Operating income increased to $6.3 million, from $5.7 million, primarily due to lower expenses stemming from SG&A reductions that began in the second half of fiscal 2019.
Net income was $3.7 million, compared to $1.8 million, and EPS was $0.20, compared to $0.10. Although PAL results were $1.2 million lower in the first quarter of fiscal 2020, a significant improvement in the effective tax rate benefited net income. Adjusted EBITDA was $12.3 million, compared to $11.9 million. Adjusted EBITDA is a non-GAAP financial measure. The schedules included in this press release reconcile Adjusted EBITDA to net income, the most directly comparable GAAP financial measure.
Net Debt was $88.3 million at September 29, 2019, compared to $105.8 million at June 30, 2019, benefiting from both the $10.4 million in distributions received from PAL and the improvement in working capital. Net Debt is a non-GAAP financial measure. The schedules included in this press release reconcile Net Debt. Cash and cash equivalents increased to $34.1 million at September 29, 2019, from $22.2 million at June 30, 2019.
Foreign currency fluctuations had no significant impact on comparable quarterly results.
Fiscal 2020 Outlook
For fiscal 2020, the company reaffirmed its previously announced expectations. Assuming no significant volatility in raw material costs, the company expects:
- High-single-digit percentage growth from fiscal 2019 for sales volumes;
- Mid-single-digit percentage growth from fiscal 2019 for net sales;
- Operating income between $22.0 million and $27.0 million, over 100 percent growth from fiscal 2019;
- Adjusted EBITDA between $47.0 million and $52.0 million, over 25 percent growth from fiscal 2019;
- Capital expenditures of approximately $25.0 million; and
- An effective tax rate not to exceed 25 percent.

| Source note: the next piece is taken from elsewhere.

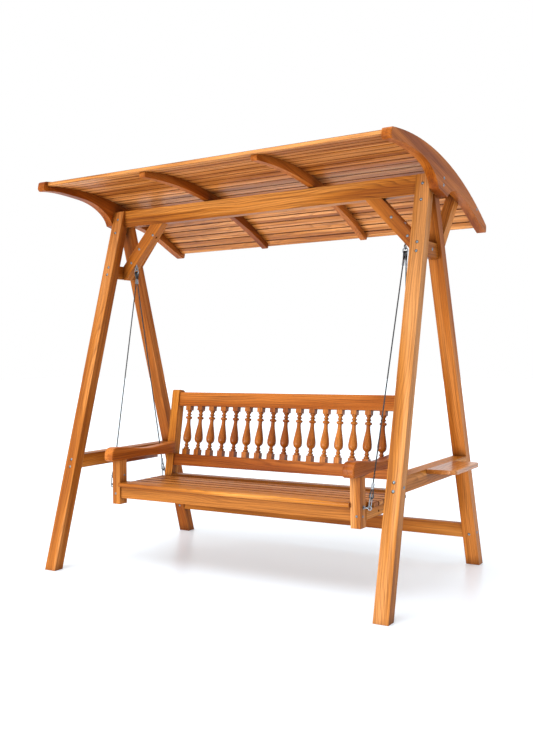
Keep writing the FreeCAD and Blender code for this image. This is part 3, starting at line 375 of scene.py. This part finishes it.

Caudle concluded, “With the assumption that raw material costs remain stable for the remainder of fiscal 2020, we are reaffirming our fiscal 2020 outlook. We continue to project growth from fiscal 2019 that includes continued top-line expansion, a doubling of operating income, substantial improvement in our effective tax rate and a significant increase in net income and Adjusted EBITDA.”